Potential for surface gas flux measurements in exploration and surface evaluation of geothermal resources

Abstract

Anomalous concentrations of CO 2 and, to a lesser extent, CH 4 have been detected over many active geothermal systems. The production of these gases, and of N 2O, can be affected by both geothermal and biological processes. In this investigation, soil gas and soil-gas fluxes were measured at the Cove Fort-Sulphurdale geothermal field in Utah, which produces steam from both liquid- and vapor-dominated portions of the resource. The objectives were to determine the sources of these gases, the factors controlling their production, and the potential application to surface exploration and reservoir evaluation.
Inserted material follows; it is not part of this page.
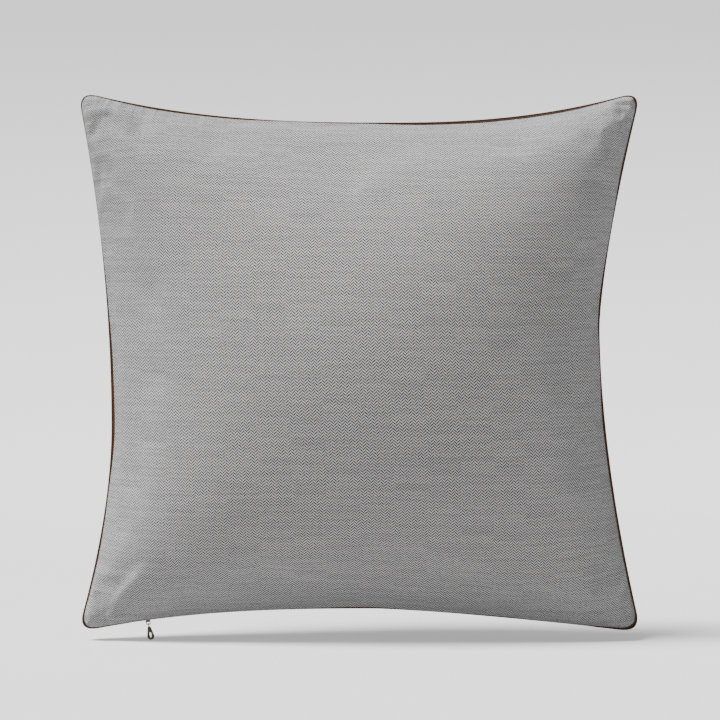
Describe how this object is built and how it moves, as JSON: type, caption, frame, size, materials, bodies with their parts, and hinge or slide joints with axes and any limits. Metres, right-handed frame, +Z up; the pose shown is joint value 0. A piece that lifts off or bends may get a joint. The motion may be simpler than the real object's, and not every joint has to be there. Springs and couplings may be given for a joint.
{
  "type": "throw pillow",
  "caption": "Square knife-edge throw pillow with a herringbone front, a plain brown back, a filled insert and a zip hidden in its bottom seam.",
  "frame": {"origin": "middle of the whole pillow, in the plane of its edge seam", "axes": "+Z up the pillow as it stands with its zip at the bottom, +X to its right seen from the front, +Y out of the brown back, -Y out of the herringbone front"},
  "size_m": [0.4994, 0.19, 0.4888],
  "materials": {
    "herringbone_cloth": "grey and off-white herringbone twill",
    "brown_cloth": "plain brown cloth with a short, soft nap",
    "sewing_thread": "spun polyester thread",
    "casing_cotton": "thin white cotton",
    "fibre_fill": "loose polyester fibre",
    "zip_tape": "woven polyester tape",
    "zip_coil": "moulded polyester coil",
    "zip_metal": "dark plated zinc",
    "pull_metal": "dark bronze-grey plated zinc, satin"
  },
  "bodies": {
    "cover": {"front_panel": "herringbone_cloth", "back_panel": "brown_cloth", "seam_thread": "sewing_thread", "overlock_thread": "sewing_thread", "insert_front": "casing_cotton", "insert_back": "casing_cotton", "insert_seam_thread": "casing_cotton", "filling": "fibre_fill", "zip_tape_front": "zip_tape", "zip_tape_back": "zip_tape", "zip_coil_front": "zip_coil", "zip_coil_back": "zip_coil", "zip_stitching_front": "sewing_thread", "zip_stitching_back": "sewing_thread", "zip_top_stops": "zip_metal", "zip_bottom_stop": "zip_metal"},
    "slider": {"slider_body": "zip_metal", "slider_bridge": "zip_metal"},
    "pull": {"pull_tab": "pull_metal"}
  },
  "joints": [
    {"name": "zip_travel", "type": "hinge", "parent": "cover", "child": "slider", "pos_m": [0, 0, -1.75755], "axis": [0, 1, 0], "range_deg": [0, 14.15]},
    {"name": "pull_swing", "type": "hinge", "parent": "slider", "child": "pull", "pos_m": [-0.19009, 0, -0.22983], "axis": [0, 1, 0], "range_deg": [-71, 79]}
  ]
}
Flux measurements were made in both summer and winter to evaluate and to quantify variations in seasonal noise.Carbon dioxide in soil gas, and in fluxes from the soil to the atmosphere during the summer sampling were dominated by soil respiration processes. During the winter, a geothermal component was visible. Methane fluxes were small negative values during the summer months, reflecting methanotrophic oxidation of atmospheric CH 4 and, possibly, geothermal CH 4 in the soils. Nitrous oxide in soil gas and in soil-gas fluxes to the atmosphere also varied seasonally. Surprisingly high concentrations were observed at locations directly above the steam cap. We suggest that NH 3 produced in the geothermal reservoir by the Haber reaction was seeping upward where it was biologically oxidized to NO 3 −. This oxidation, and possible localized biological reduction of NO 3 − to N 2, produced moderate amounts of N 2O, averaging three times typical background flux rates and ten times background over the central portion of the geothermal area.There were higher fluxes of CO 2, CH 4 and N 2O over the steam cap and the surrounding area, relative to background values. The high flux may reflect seepage of gas along faults that intersect the more extensive liquid-dominated portion of the reservoir. Nitrous oxide measurements in soil gas and soil-gas fluxes to the atmosphere offer promise as an exploration and reservoir characterization tool.